Co-Payments: Now It's Real Money, Right Now - this is your payment at the time of a service irrespective of what the insurance company pays or whether you have paid your deductible. Health economists believe that you will use more and more health services after meeting your deductibles because services are ‘free.’ We all know people who have rushed to get something done in a calendar year. Companies know this too, that is why you see a lot of end-of-year advertisements for things like new glasses, before you lose your annual allowance. In order to get people to use health services more carefully (frugally?), to ‘have skin in the game’ you may have to pay a co-payments, a set amount for each service, typically more for specialists than general care.
Co-payments help bridge the gap between what the physician wants and what the insurance company pays. The insurance company figures your co-payment into their calculations so that they pay less, you pay a bit more to have ‘skin in the game' and not over-use health care and the physician feels that their fee is more in line with their expectations.
Insurance payment: Real Money For The Doctor - When a doctor “participates” in an insurance plan they 'accept' allowable charges as full payment by contract. This payment goes directly to the physician as the amount of money that the insurance company is actually ‘paying’ for the service. When doctors do not participate or accept their allowable charges, payment is instead sent to the patient. Medicare works this way. As a physician, I was not happy with that idea because often the patient thought it was a gift for them and kept it. Losing a few payments to “I thought the money was for me” makes you want to participate with insurance companies.

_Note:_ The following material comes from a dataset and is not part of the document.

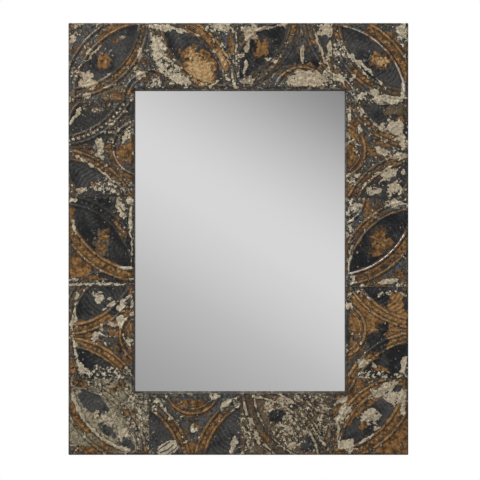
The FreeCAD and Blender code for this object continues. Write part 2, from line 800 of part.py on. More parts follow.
def screw(x, z, bearing):
    """A round-headed wood screw with a slot. Its head bears on a face at the given depth."""
    head, height, shank, length, point, slot, slot_depth = [
        size(f"Sizes.screw_{term}")
        for term in (
            "head_radius",
            "head_height",
            "shank_radius",
            "length",
            "point",
            "slot_width",
            "slot_depth",
        )
    ]
    seat = size(bearing) - size("Sizes.screw_clearance")
    at = FreeCAD.Vector(x, -seat, z)
    dome = (head * head + height * height) / (height + height)
    ball_middle = FreeCAD.Vector(x, height - dome - seat, z)
    cap = Part.makeSphere(dome, ball_middle).common(Part.makeCylinder(head, height, at, TO_WALL))
    made = cap.fuse(Part.makeCylinder(shank, length - point, at, TO_VIEWER))
    tip = FreeCAD.Vector(x, point - length - seat, z)
    made = made.fuse(Part.makeCone(shank, shank * TIP_SHARE, point, tip, TO_VIEWER))
    corner = FreeCAD.Vector(x - slot / 2, height - slot_depth - seat, z - head)
    return made.cut(Part.makeBox(slot, height, head + head, corner))


def screws(name, spots, bearing):
    return shaped(name, Part.makeCompound([screw(x, z, bearing) for x, z in spots]))


def screw_holes():
    radius = size("Sizes.screw_shank_radius + Sizes.screw_clearance")
    deep = size(f"{BACK} + Sizes.screw_length + Sizes.screw_clearance")
    spots = back_screw_spots() + hanger_screw_spots("left") + hanger_screw_spots("right")
    holes = [Part.makeCylinder(radius, deep, FreeCAD.Vector(x, 0, z), TO_VIEWER) for x, z in spots]
    return shaped("holes_for_screws", Part.makeCompound(holes))


holes_for_screws = screw_holes()


def board(name, left, right, bottom, top):
    """One board of the frame, with its rebate and holes."""
    region = block(name + "_region", left, right, bottom, top, "0", f"{FACE} + {BEYOND}")
    whole = common(name + "_whole", board_ring, region)
    rebated = cut(name + "_rebated", whole, rebate)
    drilled = cut(name + "_drilled", rebated, join(name + "_holes", [holes_for_dowels, holes_for_screws]))
    return cut(name, drilled, holes_for_nails)


OUTSIDE = (f"{LEFT} - {BEYOND}", f"{RIGHT} + {BEYOND}", f"{BOTTOM} - {BEYOND}", f"{TOP} + {BEYOND}")
STILE_INNER_LEFT = f"({SIGHT_LEFT} - {TIN})"
STILE_INNER_RIGHT = f"({SIGHT_RIGHT} + {TIN})"
RAIL_ENDS = (f"{STILE_INNER_LEFT} + {SEAT}", f"{STILE_INNER_RIGHT} - {SEAT}")
MIDDLE = "0"
nodes["left_stile"] = board("left_stile", OUTSIDE[0], STILE_INNER_LEFT, *OUTSIDE[2:])
nodes["right_stile"] = board("right_stile", STILE_INNER_RIGHT, *OUTSIDE[1:])
nodes["top_rail"] = board("top_rail", *RAIL_ENDS, MIDDLE, OUTSIDE[3])
nodes["bottom_rail"] = board("bottom_rail", *RAIL_ENDS, OUTSIDE[2], MIDDLE)
for joint in JOINTS:
    nodes[joint] = dowels(joint)


# The mirror glass, with a ground arris, and the hardboard behind it.
def slab_body(name, edges, back, thickness):
    body = doc.addObject("PartDesign::Body", name)
    sketch = new_sketch(body, name + "_outline", "XZ_Plane", back)
    rectangle(sketch, *edges)
    made = pad(body, name + "_slab", sketch, thickness)
    doc.recompute()
    return body, made


def edges_along(shape, axis, length):
    """The names of the edges of a given length along one axis."""
    found = []
    for index, edge in enumerate(shape.Edges, start=1):
        box = edge.BoundBox
        extent = {"x": box.XLength, "y": box.YLength, "z": box.ZLength}
        if abs(extent[axis] - length) < 1e-4 and abs(edge.Length - length) < 1e-4:
            found.append(f"Edge{index}")
    return found


glass, glass_slab = slab_body("mirror_glass", GLASS_EDGES, BACK, "Sizes.glass_thickness")
arris = glass.newObject("PartDesign::Chamfer", "mirror_glass_arris")
arris.Base = (glass_slab, edges_at_depth(glass_slab.Shape, size(GLASS_FRONT)))
arris.setExpression("Size", "Sizes.glass_arris")
nodes["mirror_glass"] = glass

hardboard, hardboard_slab = slab_body(
    "backing_board", BACK_EDGES, f"{BACK} - Sizes.back_thickness", "Sizes.back_thickness"
)
corners = hardboard.newObject("PartDesign::Fillet", "backing_board_corners")
corners.Base = (
    hardboard_slab,
    edges_along(hardboard_slab.Shape, "y", size("Sizes.back_thickness")),
)
corners.setExpression("Radius", "Sizes.back_corner_radius")
punched = new_sketch(hardboard, "backing_board_holes", "XZ_Plane", BACK)
left, right, bottom, top = BACK_EDGES
low = f"({bottom} + Sizes.back_screw_inset)"
high = f"({top} - Sizes.back_screw_inset)"
hole_radius = "Sizes.screw_shank_radius + Sizes.screw_clearance"
for column in (f"({left} + Sizes.back_screw_inset)", f"({right} - Sizes.back_screw_inset)"):
    for step in range(BACK_SCREW_ROWS):
        share = step / (BACK_SCREW_ROWS - 1)
        circle(punched, column, f"({low} + ({high} - {low}) * {share!r})", hole_radius)
for row in (low, high):
    circle(punched, f"(({left} + {right}) / 2)", row, hole_radius)
pocket(hardboard, "backing_board_drilling", punched, "Sizes.back_thickness")
nodes["backing_board"] = hardboard
nodes["back_screws"] = screws("back_screws", back_screw_spots(), f"{BACK} - Sizes.back_thickness")


# The strap hangers. A strap ends in an eye that holds the straight bar of its ring. The rings swing
# about upright axes and lie flat against the frame's back, pointing to the middle.
EYE_BORE = "(Sizes.ring_wire_radius + Sizes.ring_clearance)"
EYE_RADIUS = f"({EYE_BORE} + Sizes.strap_thickness)"
EYE_DEPTH = f"({BACK} - {EYE_RADIUS})"


def post(name, x, z, height, radius, depth):
    """An upright cylinder centred on a height."""
    made = doc.addObject("Part::Cylinder", name)
    return bind(
        made,
        Radius=radius,
        Height=height,
        Placement__Base__x=x,
        Placement__Base__y=f"-({depth})",
        Placement__Base__z=f"{z} - ({height}) / 2",
    )


def stub(name, x, z, back, front, radius):
    """A cylinder that points from the wall to the viewer."""
    made = doc.addObject("Part::Cylinder", name)
    made.Placement = FreeCAD.Placement(FreeCAD.Vector(), FreeCAD.Rotation(FreeCAD.Vector(1, 0, 0), 90))
    return bind(
        made,
        Radius=radius,
        Height=f"({front}) - ({back})",
        Placement__Base__x=x,
        Placement__Base__y=f"-({back})",
        Placement__Base__z=z,
    )


def strap(side):
    name = f"{side}_hanger_strap"
    eye, inward = eye_of(side)
    far = f"({eye} - {inward} * (Sizes.strap_length - Sizes.strap_width / 2))"
    near = f"({eye} - {inward} * {EYE_BORE})"
    left, right = (far, near) if inward > 0 else (near, far)
    low = f"{HANGER_HEIGHT} - Sizes.strap_width / 2"
    high = f"{HANGER_HEIGHT} + Sizes.strap_width / 2"
    plate_back = f"{BACK} - Sizes.strap_thickness"
    plate = block(name + "_plate", left, right, low, high, plate_back, BACK)
    end = stub(name + "_end", far, HANGER_HEIGHT, plate_back, BACK, "Sizes.strap_width / 2")
    tube = post(name + "_tube", eye, HANGER_HEIGHT, "Sizes.strap_width", EYE_RADIUS, EYE_DEPTH)
    bore = post(name + "_bore", eye, HANGER_HEIGHT, "Sizes.strap_width * 2", EYE_BORE, EYE_DEPTH)
    holes = [bore]
    for place in ("near", "far"):
        x = f"{eye} - {inward} * Sizes.strap_screw_{place}"
        holes.append(stub(f"{name}_hole_{place}", x, HANGER_HEIGHT, "0", FRONT, hole_radius))
    return cut(name, join(name + "_blank", [plate, end, tube]), join(name + "_holes", holes))


def quarter(name, x, z, radius, start, sweep):
    """A bend of the ring's wire, seen from the front."""
    made = torus(name, x, z, EYE_DEPTH, radius, "Sizes.ring_wire_radius")
    made.Angle3 = sweep
    made.Placement = made.Placement.multiply(
        FreeCAD.Placement(FreeCAD.Vector(), FreeCAD.Rotation(FreeCAD.Vector(0, 0, 1), start))
    )
    return made


def leg(name, x, z, length):
    """A level straight part of the ring's wire, which runs to the right."""
    made = doc.addObject("Part::Cylinder", name)
    made.Placement = FreeCAD.Placement(FreeCAD.Vector(), FreeCAD.Rotation(FreeCAD.Vector(0, 1, 0), 90))
    return bind(
        made,
        Radius="Sizes.ring_wire_radius",
        Height=length,
        Placement__Base__x=x,
        Placement__Base__y=f"-({EYE_DEPTH})",
        Placement__Base__z=z,
    )


RING_HALF = "(Sizes.ring_width / 2)"
BAR = "(Sizes.ring_width - Sizes.ring_corner_radius * 2)"
QUARTER_TURN = 90


def ring(side):
    name = f"{side}_hanger_ring"
    eye, inward = eye_of(side)
    parts = [post(name + "_bar", eye, HANGER_HEIGHT, BAR, "Sizes.ring_wire_radius", EYE_DEPTH)]
    bend = f"({eye} + {inward} * Sizes.ring_corner_radius)"
    end = f"({bend} + {inward} * Sizes.ring_leg_length)"
    low, high = f"({HANGER_HEIGHT} - {RING_HALF})", f"({HANGER_HEIGHT} + {RING_HALF})"
    first = bend if inward > 0 else end
    for label, z in (("low", low), ("high", high)):
        parts.append(leg(f"{name}_leg_{label}", first, z, "Sizes.ring_leg_length"))
    corner = "Sizes.ring_corner_radius"
    towards = (2, 1) if inward > 0 else (3, 0)
    for label, z, turns in (
        ("low", f"({low} + {corner})", towards[0]),
        ("high", f"({high} - {corner})", towards[1]),
    ):
        start = turns * QUARTER_TURN
        parts.append(quarter(f"{name}_bend_{label}", bend, z, corner, start, QUARTER_TURN))
    start = -QUARTER_TURN if inward > 0 else QUARTER_TURN
    parts.append(quarter(name + "_bow", end, HANGER_HEIGHT, RING_HALF, start, QUARTER_TURN * 2))
    return join(name, parts)


for side in HANGERS:
    nodes[f"{side}_hanger_strap"] = strap(side)
    nodes[f"{side}_hanger_ring"] = ring(side)
    spots = hanger_screw_spots(side)
    name = f"{side}_hanger_screws"
    nodes[name] = screws(name, spots, f"{BACK} - Sizes.strap_thickness")


# Bumpers: tapered rubber feet with a rounded rim.
def bumper(name, x, z):
    body = doc.addObject("Part::Cone", name + "_body")
    body.Placement = FreeCAD.Placement(FreeCAD.Vector(), FreeCAD.Rotation(FreeCAD.Vector(1, 0, 0), 90))
    bind(
        body,
        Radius1="Sizes.bumper_radius - Sizes.bumper_taper",
        Radius2="Sizes.bumper_radius",
        Height="Sizes.bumper_height",
        Placement__Base__x=x,
        Placement__Base__z=z,
    )
    doc.recompute()
    made = doc.addObject("Part::Fillet", name)
    made.Base = body
    radius = size("Sizes.bumper_rounding")
    rim = edges_at_depth(body.Shape, 0)
    made.Edges = [(int(edge[len("Edge"):]), radius, radius) for edge in rim]
    return made


for across_name, x in (
    ("left", f"({LEFT} + Sizes.bumper_inset)"),
    ("right", f"({RIGHT} - Sizes.bumper_inset)"),
):
    for up_name, z in (
        ("top", f"({TOP} - Sizes.bumper_inset)"),
        ("bottom", f"({BOTTOM} + Sizes.bumper_inset)"),
    ):
        name = f"bumper_{up_name}_{across_name}"
        nodes[name] = bumper(name, x, z)

nodes["face_nails"] = shaped("face_nails", Part.makeCompound([nail(x, z) for x, z in face_spots]))
nodes["edge_nails"] = shaped(
    "edge_nails", Part.makeCompound([edge_nail(x, z, inward) for x, z, inward in edge_spots])
)

doc.recompute()
os.makedirs("parts", exist_ok=True)
for name, made in nodes.items():
    made.Label = name
    assert "Invalid" not in made.State and "Error" not in made.State, name
    assert not made.Shape.isNull() and made.Shape.isValid(), name
    made.Shape.exportStep(f"parts/{name}.step")
    print(name, len(made.Shape.Solids), "solids", round(made.Shape.Volume), "cubic mm")
print(len(nodes), "nodes", len(face_spots), "face nails", len(edge_spots), "edge nails")
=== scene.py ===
import math

import bmesh
import bpy
import numpy as np
from bpy.props import FloatProperty, IntProperty, PointerProperty, StringProperty
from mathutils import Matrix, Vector


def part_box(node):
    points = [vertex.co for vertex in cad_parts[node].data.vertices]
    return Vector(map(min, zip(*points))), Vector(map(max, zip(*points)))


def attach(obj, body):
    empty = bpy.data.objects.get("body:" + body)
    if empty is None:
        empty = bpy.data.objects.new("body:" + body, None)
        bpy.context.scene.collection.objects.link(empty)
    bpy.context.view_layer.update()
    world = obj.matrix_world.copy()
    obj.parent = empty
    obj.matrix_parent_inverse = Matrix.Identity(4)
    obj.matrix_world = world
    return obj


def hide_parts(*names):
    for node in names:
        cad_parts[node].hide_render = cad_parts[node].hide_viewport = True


bl_info = {
    "name": "Wall mirror in old pressed tin",
    "version": (1, 0, 0),
    "blender": (4, 5, 0),
    "location": "View3D > Sidebar > Tin mirror",
    "description": "Presses, paints and rusts the tin pieces of a wall mirror and lights it",
    "category": "Object",
}

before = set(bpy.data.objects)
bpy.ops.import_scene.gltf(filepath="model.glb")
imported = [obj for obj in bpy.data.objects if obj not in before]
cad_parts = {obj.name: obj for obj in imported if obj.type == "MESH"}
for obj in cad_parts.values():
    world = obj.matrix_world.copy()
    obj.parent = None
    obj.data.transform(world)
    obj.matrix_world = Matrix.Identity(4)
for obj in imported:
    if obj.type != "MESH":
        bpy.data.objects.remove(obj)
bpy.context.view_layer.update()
MM = 0.001


def box_mm(node):
    """A node's lowest and highest corners, in millimetres."""
    return [[value / MM for value in corner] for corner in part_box(node)]


# The frame's outer edges and the sight edges of its opening, over the tin, in millimetres.
SHEET = 0.5
LEFT = box_mm("left_stile")[0][0] - SHEET
RIGHT = box_mm("right_stile")[1][0] + SHEET
TOP = box_mm("left_stile")[1][2] + SHEET
BOTTOM = box_mm("left_stile")[0][2] - SHEET
SIGHT = {
    "left": box_mm("left_stile")[1][0] + SHEET - LEFT,
    "right": box_mm("right_stile")[0][0] - SHEET - LEFT,
    "top": TOP - box_mm("top_rail")[0][2] + SHEET,
    "bottom": TOP - box_mm("bottom_rail")[1][2] - SHEET,
}
WIDTH = RIGHT - LEFT
HEIGHT = TOP - BOTTOM
TIN_FACE = -box_mm("left_stile")[0][1] + SHEET


def linear(code):
    """A colour written as sRGB hex, turned to linear light."""
    levels = [int(code[i : i + 2], 16) / 255 for i in (1, 3, 5)]
    bent = [v / 12.92 if v <= 0.04045 else ((v + 0.055) / 1.055) ** 2.4 for v in levels]
    return (*bent, 1.0)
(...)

Your Payment: It's Not Over Yet - In the best case scenario, this is the total of your deductible and co-payment. But that is not real life. If you insist you want a certain physicians but that physician does not ‘participate’ and sets their fees, you are looking at another remaining balance. In the jargon this is "balanced billing."

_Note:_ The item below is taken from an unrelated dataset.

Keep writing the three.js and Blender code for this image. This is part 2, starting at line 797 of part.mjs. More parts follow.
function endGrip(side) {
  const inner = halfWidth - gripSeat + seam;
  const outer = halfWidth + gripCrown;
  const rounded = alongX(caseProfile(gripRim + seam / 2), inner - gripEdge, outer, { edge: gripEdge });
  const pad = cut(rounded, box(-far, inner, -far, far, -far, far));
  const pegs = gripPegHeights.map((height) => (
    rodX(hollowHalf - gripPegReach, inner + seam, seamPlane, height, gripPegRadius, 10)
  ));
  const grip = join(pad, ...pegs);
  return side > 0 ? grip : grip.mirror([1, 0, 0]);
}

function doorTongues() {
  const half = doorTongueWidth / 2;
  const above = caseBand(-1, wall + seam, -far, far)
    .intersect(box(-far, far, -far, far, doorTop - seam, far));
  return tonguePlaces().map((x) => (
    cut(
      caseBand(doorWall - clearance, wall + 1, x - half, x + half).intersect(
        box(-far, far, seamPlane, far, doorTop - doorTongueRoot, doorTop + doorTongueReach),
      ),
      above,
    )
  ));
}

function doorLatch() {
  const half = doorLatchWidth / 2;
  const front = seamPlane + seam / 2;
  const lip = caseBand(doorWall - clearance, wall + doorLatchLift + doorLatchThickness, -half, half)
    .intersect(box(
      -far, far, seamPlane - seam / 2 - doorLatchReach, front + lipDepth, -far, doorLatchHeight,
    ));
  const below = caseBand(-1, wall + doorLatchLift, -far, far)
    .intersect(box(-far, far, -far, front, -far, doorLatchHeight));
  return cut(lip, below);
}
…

It happens more than you think. The presence of non-participating providers in a participating hospital is a frequent problem. In an emergency, you may have to use facilities and physicians outside your network. They are not subject to contracted fees and charges, you remember charges at the very top - well, that imaginary number is now your real one.

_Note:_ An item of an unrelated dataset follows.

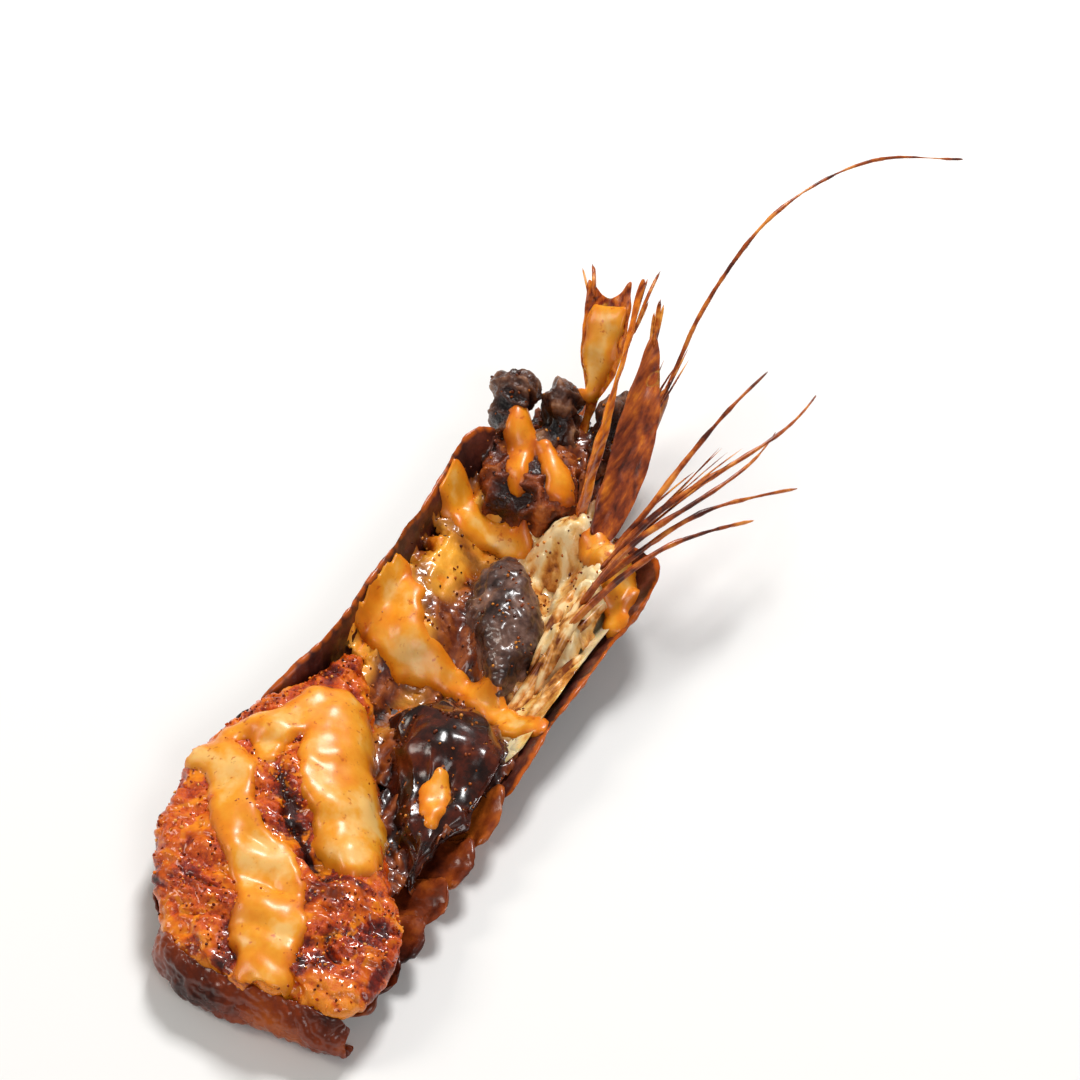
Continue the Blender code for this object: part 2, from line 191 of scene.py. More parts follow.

That's not the only case. Sometimes you have faithfully found a hospital and physician within the network, but while hospitalized you have care from other doctors (usually consultants, assistants or anesthesiologists) who are not part of the network, and then they send you bills for much larger amounts. These new "surprise bills" you did your best to avoid are such a large problem that New York and other states now have laws controlling this behavior.
NOTE:
[1] This is a misnomer. It is true that insurance companies and the government send out payment checks, but the premiums and taxes you pay are the sources. You are still the ultimate payer.